## Raw records

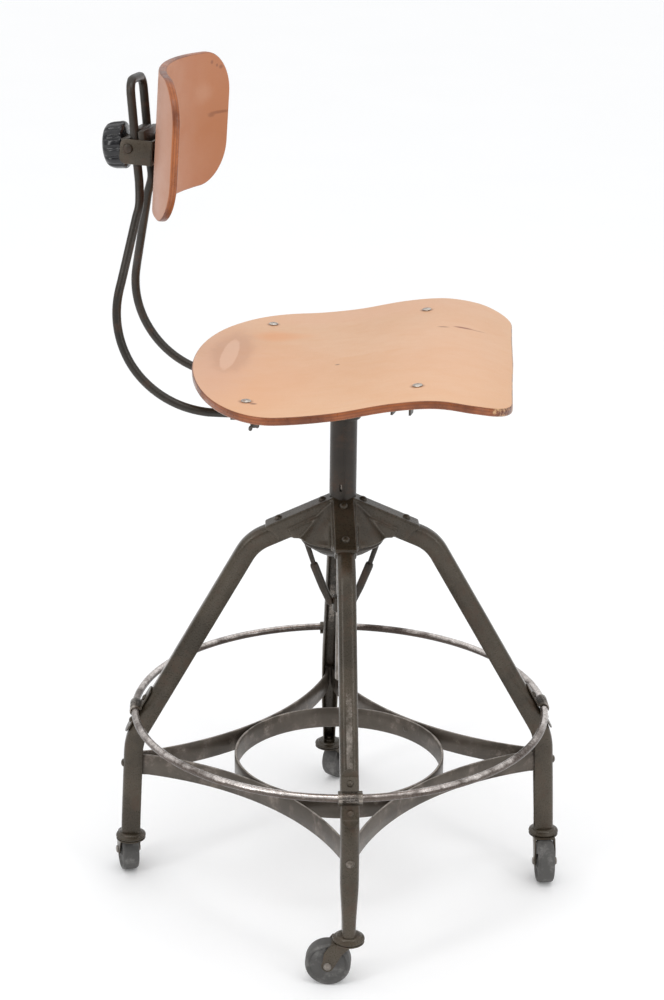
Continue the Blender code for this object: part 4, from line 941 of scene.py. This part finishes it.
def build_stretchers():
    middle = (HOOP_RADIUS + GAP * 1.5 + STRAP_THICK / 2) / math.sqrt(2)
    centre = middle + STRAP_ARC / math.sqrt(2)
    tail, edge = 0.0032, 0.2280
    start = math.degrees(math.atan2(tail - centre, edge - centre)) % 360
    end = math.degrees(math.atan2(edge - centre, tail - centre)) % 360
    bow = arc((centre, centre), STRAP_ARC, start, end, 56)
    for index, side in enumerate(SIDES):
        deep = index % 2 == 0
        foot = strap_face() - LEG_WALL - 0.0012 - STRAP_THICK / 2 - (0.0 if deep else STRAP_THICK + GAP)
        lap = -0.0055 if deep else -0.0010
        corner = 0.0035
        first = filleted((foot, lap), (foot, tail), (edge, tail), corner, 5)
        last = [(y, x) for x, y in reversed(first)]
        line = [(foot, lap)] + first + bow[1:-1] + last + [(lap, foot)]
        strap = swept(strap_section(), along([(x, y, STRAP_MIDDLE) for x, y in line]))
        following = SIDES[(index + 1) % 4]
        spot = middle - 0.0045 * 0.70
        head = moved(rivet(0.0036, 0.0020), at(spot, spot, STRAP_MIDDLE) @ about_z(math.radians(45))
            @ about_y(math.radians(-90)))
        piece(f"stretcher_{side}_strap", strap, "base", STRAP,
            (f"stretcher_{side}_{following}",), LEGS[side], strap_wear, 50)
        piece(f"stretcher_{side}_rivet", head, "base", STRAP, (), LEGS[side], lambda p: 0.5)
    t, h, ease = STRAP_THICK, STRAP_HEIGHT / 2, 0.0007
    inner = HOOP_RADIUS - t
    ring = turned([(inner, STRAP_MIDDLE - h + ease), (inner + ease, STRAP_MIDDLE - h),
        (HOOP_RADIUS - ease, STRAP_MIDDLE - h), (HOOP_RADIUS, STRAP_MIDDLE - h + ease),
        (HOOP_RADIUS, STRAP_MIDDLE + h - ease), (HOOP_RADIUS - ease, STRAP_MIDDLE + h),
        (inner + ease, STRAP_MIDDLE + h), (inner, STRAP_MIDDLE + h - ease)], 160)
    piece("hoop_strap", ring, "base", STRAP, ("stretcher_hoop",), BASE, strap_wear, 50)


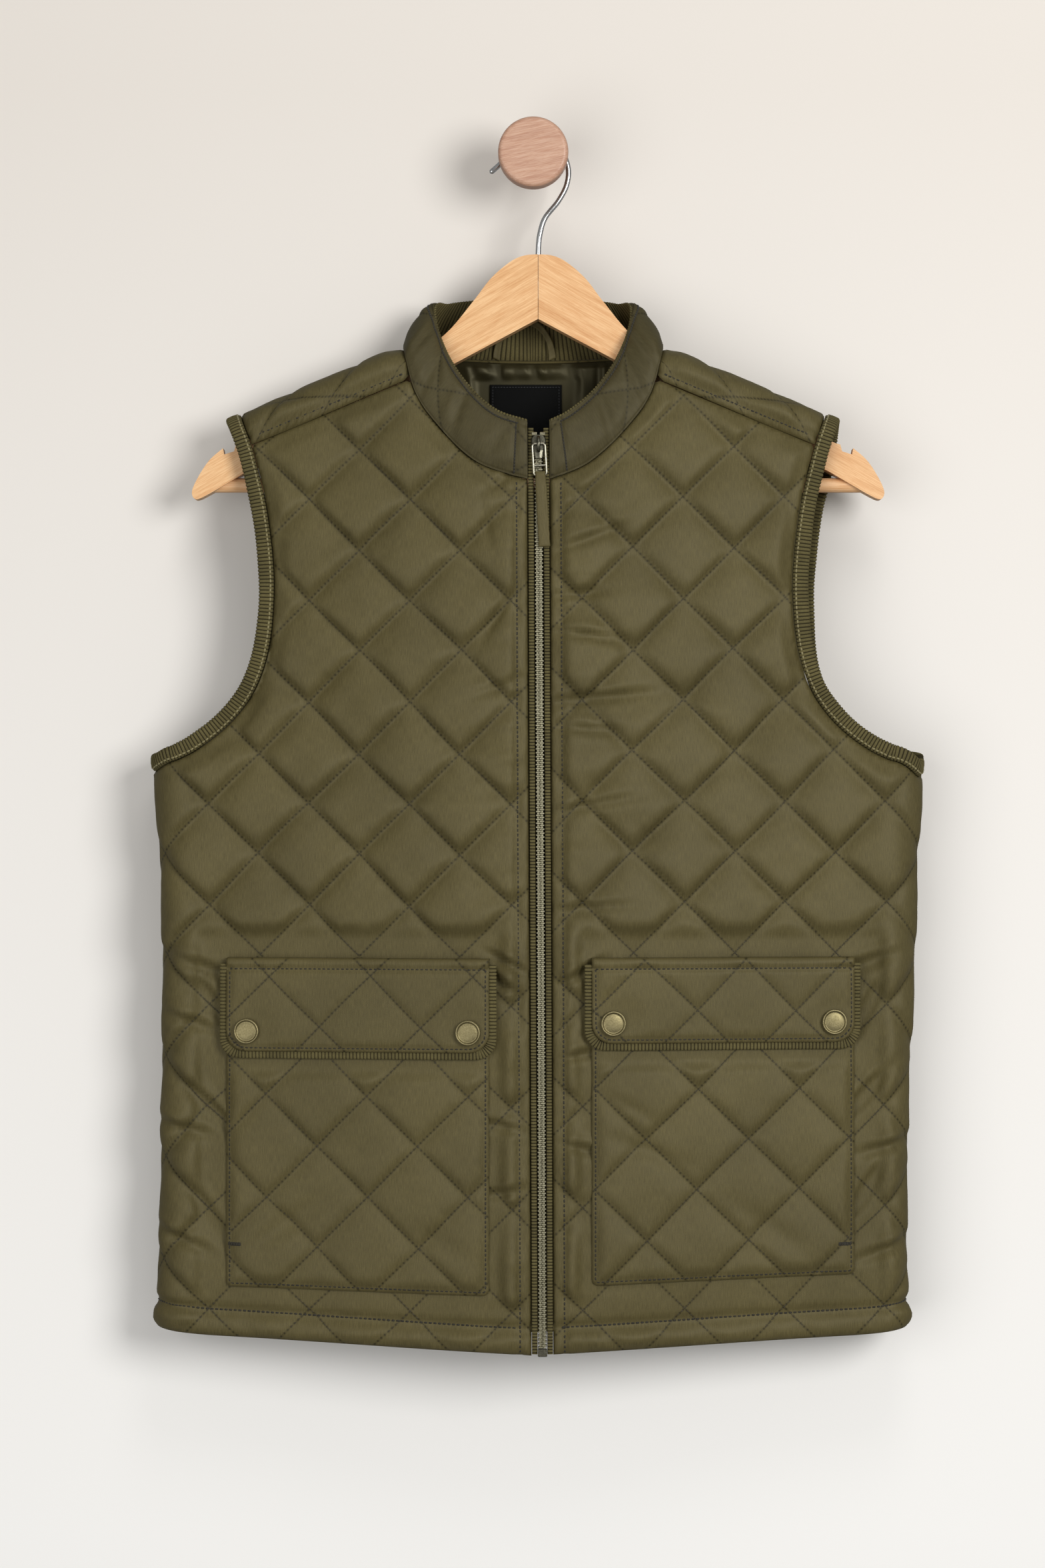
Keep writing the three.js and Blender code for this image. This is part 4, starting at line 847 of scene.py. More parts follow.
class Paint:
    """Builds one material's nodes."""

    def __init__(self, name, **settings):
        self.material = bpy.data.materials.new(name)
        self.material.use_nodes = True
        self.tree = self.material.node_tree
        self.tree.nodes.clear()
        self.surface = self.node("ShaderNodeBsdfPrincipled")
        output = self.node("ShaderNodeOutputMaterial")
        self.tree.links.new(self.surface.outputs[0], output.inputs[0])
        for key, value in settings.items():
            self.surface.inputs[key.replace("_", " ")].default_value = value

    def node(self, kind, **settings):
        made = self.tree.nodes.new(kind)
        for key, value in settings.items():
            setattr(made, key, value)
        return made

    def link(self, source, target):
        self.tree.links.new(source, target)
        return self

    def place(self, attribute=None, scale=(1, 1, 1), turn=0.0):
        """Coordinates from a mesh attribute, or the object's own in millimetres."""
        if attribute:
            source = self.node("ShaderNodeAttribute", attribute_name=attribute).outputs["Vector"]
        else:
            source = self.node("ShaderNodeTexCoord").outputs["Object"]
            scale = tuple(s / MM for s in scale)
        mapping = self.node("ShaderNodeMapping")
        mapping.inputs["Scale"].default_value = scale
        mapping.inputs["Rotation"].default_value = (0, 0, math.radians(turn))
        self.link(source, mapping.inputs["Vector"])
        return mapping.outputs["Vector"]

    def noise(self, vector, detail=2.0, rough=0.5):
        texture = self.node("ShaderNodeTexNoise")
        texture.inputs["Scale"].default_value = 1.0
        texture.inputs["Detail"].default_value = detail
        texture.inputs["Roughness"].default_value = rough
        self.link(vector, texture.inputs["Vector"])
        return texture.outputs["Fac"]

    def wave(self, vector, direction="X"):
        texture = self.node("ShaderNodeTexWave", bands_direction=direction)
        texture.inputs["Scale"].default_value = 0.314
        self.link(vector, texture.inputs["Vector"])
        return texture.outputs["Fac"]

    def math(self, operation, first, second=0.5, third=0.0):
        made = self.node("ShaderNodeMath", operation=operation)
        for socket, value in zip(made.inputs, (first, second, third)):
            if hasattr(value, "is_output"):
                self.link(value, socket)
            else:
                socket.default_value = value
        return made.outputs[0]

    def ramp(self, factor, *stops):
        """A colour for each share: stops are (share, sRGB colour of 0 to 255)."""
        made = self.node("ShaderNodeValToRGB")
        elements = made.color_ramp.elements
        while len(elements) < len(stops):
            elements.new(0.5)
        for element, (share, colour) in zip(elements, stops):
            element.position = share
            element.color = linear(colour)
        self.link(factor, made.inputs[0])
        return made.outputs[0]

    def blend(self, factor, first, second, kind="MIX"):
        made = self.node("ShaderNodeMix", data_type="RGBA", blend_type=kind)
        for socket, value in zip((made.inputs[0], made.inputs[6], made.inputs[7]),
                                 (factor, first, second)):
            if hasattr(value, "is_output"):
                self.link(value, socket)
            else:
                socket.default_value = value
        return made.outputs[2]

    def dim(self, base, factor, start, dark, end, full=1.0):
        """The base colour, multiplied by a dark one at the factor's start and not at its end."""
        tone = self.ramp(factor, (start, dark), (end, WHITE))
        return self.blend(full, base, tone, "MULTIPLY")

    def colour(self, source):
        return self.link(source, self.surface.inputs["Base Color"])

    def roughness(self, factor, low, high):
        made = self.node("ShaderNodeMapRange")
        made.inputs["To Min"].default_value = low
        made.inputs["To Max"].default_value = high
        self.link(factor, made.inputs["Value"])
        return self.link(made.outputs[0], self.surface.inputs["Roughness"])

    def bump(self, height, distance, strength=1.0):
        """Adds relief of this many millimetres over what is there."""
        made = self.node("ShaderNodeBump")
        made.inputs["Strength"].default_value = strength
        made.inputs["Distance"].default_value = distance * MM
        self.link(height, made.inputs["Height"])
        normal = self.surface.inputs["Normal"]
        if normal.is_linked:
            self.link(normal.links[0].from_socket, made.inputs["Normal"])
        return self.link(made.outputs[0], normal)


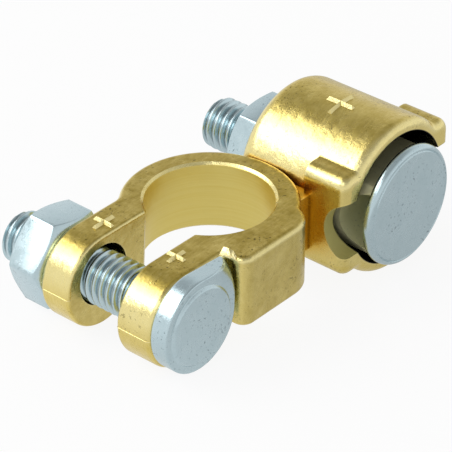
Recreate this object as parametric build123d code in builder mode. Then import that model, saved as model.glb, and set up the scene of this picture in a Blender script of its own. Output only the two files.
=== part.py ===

## Your goal
Print the material verbatim, all of it.

## Full output
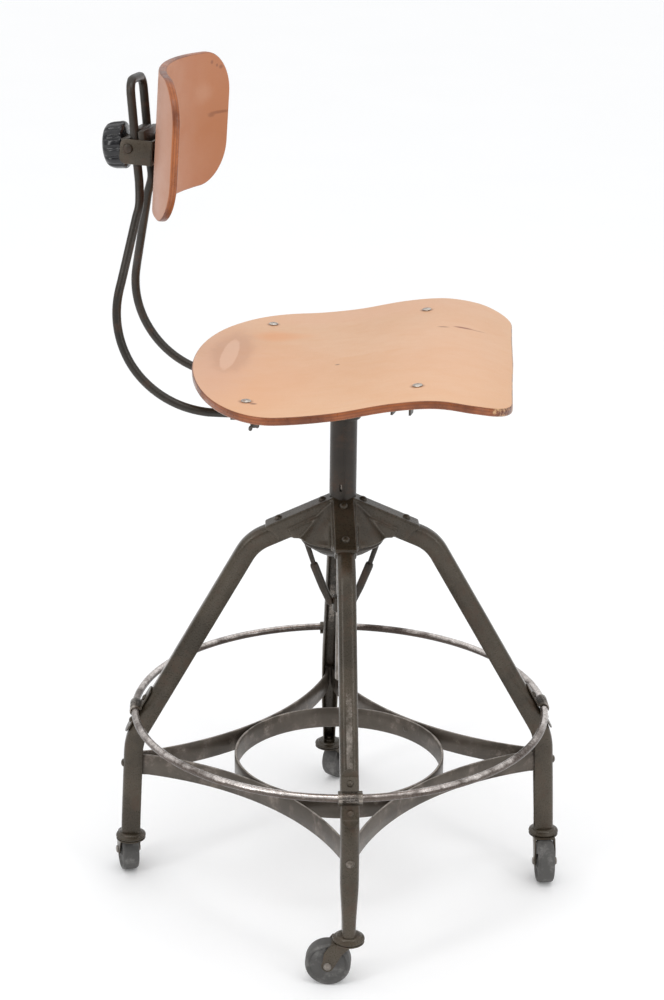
Continue the Blender code for this object: part 4, from line 941 of scene.py. This part finishes it.
def build_stretchers():
    middle = (HOOP_RADIUS + GAP * 1.5 + STRAP_THICK / 2) / math.sqrt(2)
    centre = middle + STRAP_ARC / math.sqrt(2)
    tail, edge = 0.0032, 0.2280
    start = math.degrees(math.atan2(tail - centre, edge - centre)) % 360
    end = math.degrees(math.atan2(edge - centre, tail - centre)) % 360
    bow = arc((centre, centre), STRAP_ARC, start, end, 56)
    for index, side in enumerate(SIDES):
        deep = index % 2 == 0
        foot = strap_face() - LEG_WALL - 0.0012 - STRAP_THICK / 2 - (0.0 if deep else STRAP_THICK + GAP)
        lap = -0.0055 if deep else -0.0010
        corner = 0.0035
        first = filleted((foot, lap), (foot, tail), (edge, tail), corner, 5)
        last = [(y, x) for x, y in reversed(first)]
        line = [(foot, lap)] + first + bow[1:-1] + last + [(lap, foot)]
        strap = swept(strap_section(), along([(x, y, STRAP_MIDDLE) for x, y in line]))
        following = SIDES[(index + 1) % 4]
        spot = middle - 0.0045 * 0.70
        head = moved(rivet(0.0036, 0.0020), at(spot, spot, STRAP_MIDDLE) @ about_z(math.radians(45))
            @ about_y(math.radians(-90)))
        piece(f"stretcher_{side}_strap", strap, "base", STRAP,
            (f"stretcher_{side}_{following}",), LEGS[side], strap_wear, 50)
        piece(f"stretcher_{side}_rivet", head, "base", STRAP, (), LEGS[side], lambda p: 0.5)
    t, h, ease = STRAP_THICK, STRAP_HEIGHT / 2, 0.0007
    inner = HOOP_RADIUS - t
    ring = turned([(inner, STRAP_MIDDLE - h + ease), (inner + ease, STRAP_MIDDLE - h),
        (HOOP_RADIUS - ease, STRAP_MIDDLE - h), (HOOP_RADIUS, STRAP_MIDDLE - h + ease),
        (HOOP_RADIUS, STRAP_MIDDLE + h - ease), (HOOP_RADIUS - ease, STRAP_MIDDLE + h),
        (inner + ease, STRAP_MIDDLE + h), (inner, STRAP_MIDDLE + h - ease)], 160)
    piece("hoop_strap", ring, "base", STRAP, ("stretcher_hoop",), BASE, strap_wear, 50)


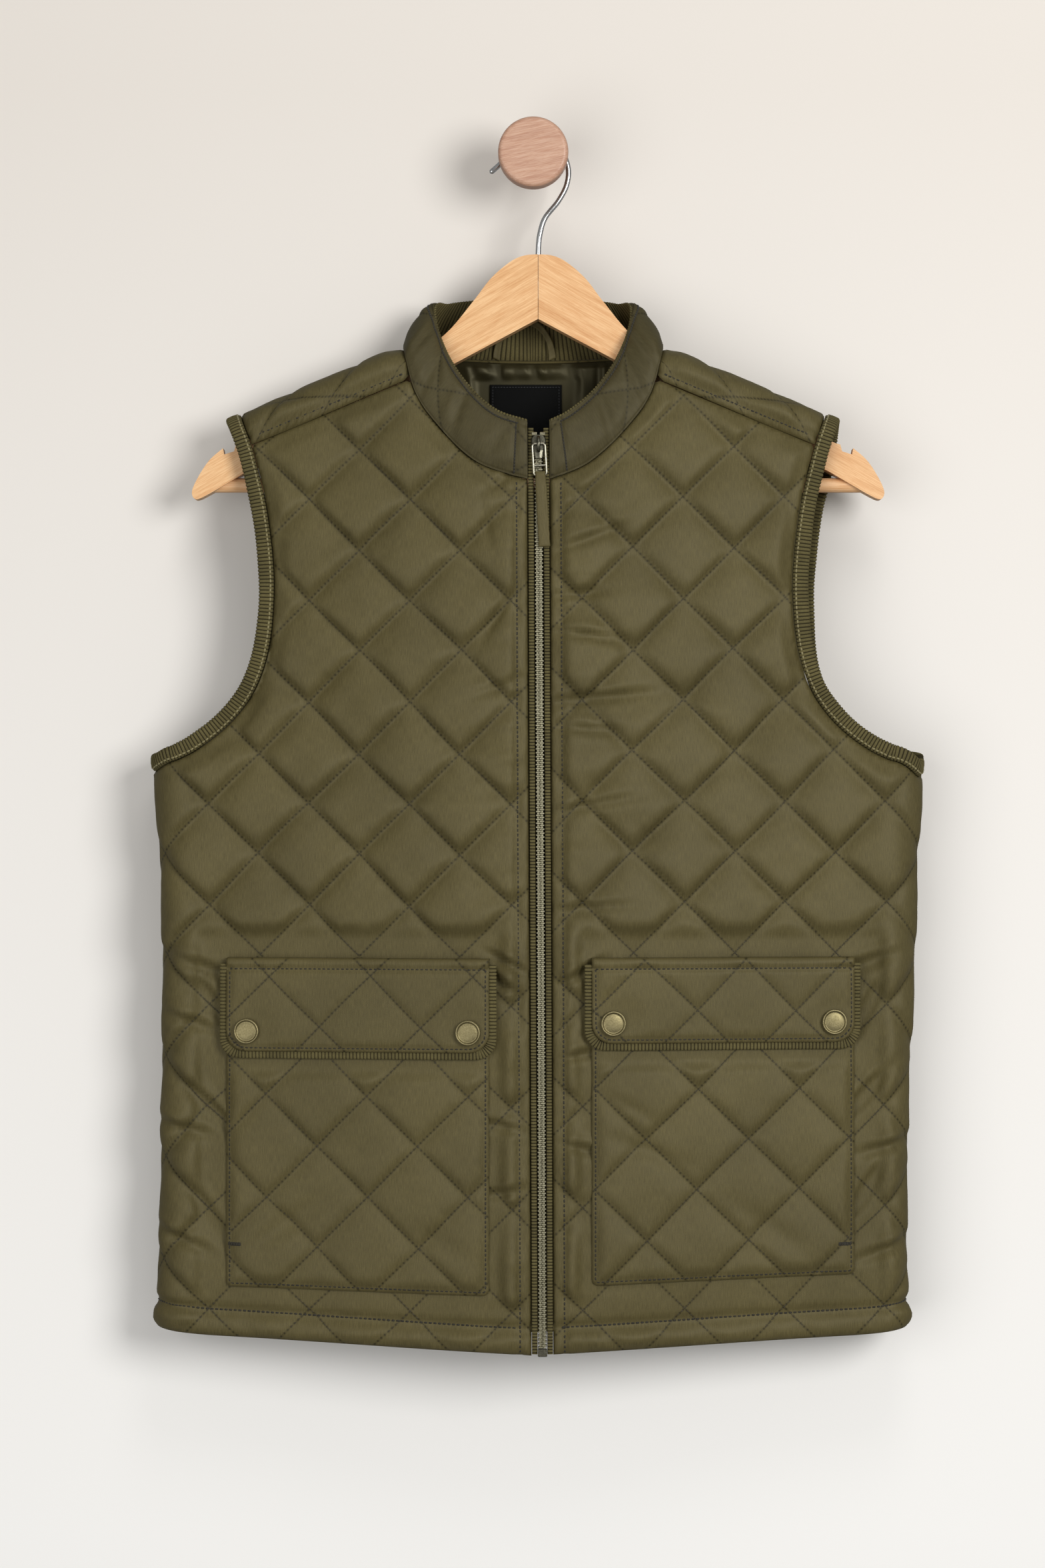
Keep writing the three.js and Blender code for this image. This is part 4, starting at line 847 of scene.py. More parts follow.
class Paint:
    """Builds one material's nodes."""

    def __init__(self, name, **settings):
        self.material = bpy.data.materials.new(name)
        self.material.use_nodes = True
        self.tree = self.material.node_tree
        self.tree.nodes.clear()
        self.surface = self.node("ShaderNodeBsdfPrincipled")
        output = self.node("ShaderNodeOutputMaterial")
        self.tree.links.new(self.surface.outputs[0], output.inputs[0])
        for key, value in settings.items():
            self.surface.inputs[key.replace("_", " ")].default_value = value

    def node(self, kind, **settings):
        made = self.tree.nodes.new(kind)
        for key, value in settings.items():
            setattr(made, key, value)
        return made

    def link(self, source, target):
        self.tree.links.new(source, target)
        return self

    def place(self, attribute=None, scale=(1, 1, 1), turn=0.0):
        """Coordinates from a mesh attribute, or the object's own in millimetres."""
        if attribute:
            source = self.node("ShaderNodeAttribute", attribute_name=attribute).outputs["Vector"]
        else:
            source = self.node("ShaderNodeTexCoord").outputs["Object"]
            scale = tuple(s / MM for s in scale)
        mapping = self.node("ShaderNodeMapping")
        mapping.inputs["Scale"].default_value = scale
        mapping.inputs["Rotation"].default_value = (0, 0, math.radians(turn))
        self.link(source, mapping.inputs["Vector"])
        return mapping.outputs["Vector"]

    def noise(self, vector, detail=2.0, rough=0.5):
        texture = self.node("ShaderNodeTexNoise")
        texture.inputs["Scale"].default_value = 1.0
        texture.inputs["Detail"].default_value = detail
        texture.inputs["Roughness"].default_value = rough
        self.link(vector, texture.inputs["Vector"])
        return texture.outputs["Fac"]

    def wave(self, vector, direction="X"):
        texture = self.node("ShaderNodeTexWave", bands_direction=direction)
        texture.inputs["Scale"].default_value = 0.314
        self.link(vector, texture.inputs["Vector"])
        return texture.outputs["Fac"]

    def math(self, operation, first, second=0.5, third=0.0):
        made = self.node("ShaderNodeMath", operation=operation)
        for socket, value in zip(made.inputs, (first, second, third)):
            if hasattr(value, "is_output"):
                self.link(value, socket)
            else:
                socket.default_value = value
        return made.outputs[0]

    def ramp(self, factor, *stops):
        """A colour for each share: stops are (share, sRGB colour of 0 to 255)."""
        made = self.node("ShaderNodeValToRGB")
        elements = made.color_ramp.elements
        while len(elements) < len(stops):
            elements.new(0.5)
        for element, (share, colour) in zip(elements, stops):
            element.position = share
            element.color = linear(colour)
        self.link(factor, made.inputs[0])
        return made.outputs[0]

    def blend(self, factor, first, second, kind="MIX"):
        made = self.node("ShaderNodeMix", data_type="RGBA", blend_type=kind)
        for socket, value in zip((made.inputs[0], made.inputs[6], made.inputs[7]),
                                 (factor, first, second)):
            if hasattr(value, "is_output"):
                self.link(value, socket)
            else:
                socket.default_value = value
        return made.outputs[2]

    def dim(self, base, factor, start, dark, end, full=1.0):
        """The base colour, multiplied by a dark one at the factor's start and not at its end."""
        tone = self.ramp(factor, (start, dark), (end, WHITE))
        return self.blend(full, base, tone, "MULTIPLY")

    def colour(self, source):
        return self.link(source, self.surface.inputs["Base Color"])

    def roughness(self, factor, low, high):
        made = self.node("ShaderNodeMapRange")
        made.inputs["To Min"].default_value = low
        made.inputs["To Max"].default_value = high
        self.link(factor, made.inputs["Value"])
        return self.link(made.outputs[0], self.surface.inputs["Roughness"])

    def bump(self, height, distance, strength=1.0):
        """Adds relief of this many millimetres over what is there."""
        made = self.node("ShaderNodeBump")
        made.inputs["Strength"].default_value = strength
        made.inputs["Distance"].default_value = distance * MM
        self.link(height, made.inputs["Height"])
        normal = self.surface.inputs["Normal"]
        if normal.is_linked:
            self.link(normal.links[0].from_socket, made.inputs["Normal"])
        return self.link(made.outputs[0], normal)


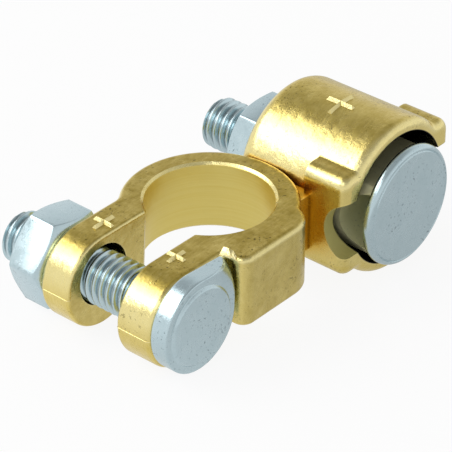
Recreate this object as parametric build123d code in builder mode. Then import that model, saved as model.glb, and set up the scene of this picture in a Blender script of its own. Output only the two files.
=== part.py ===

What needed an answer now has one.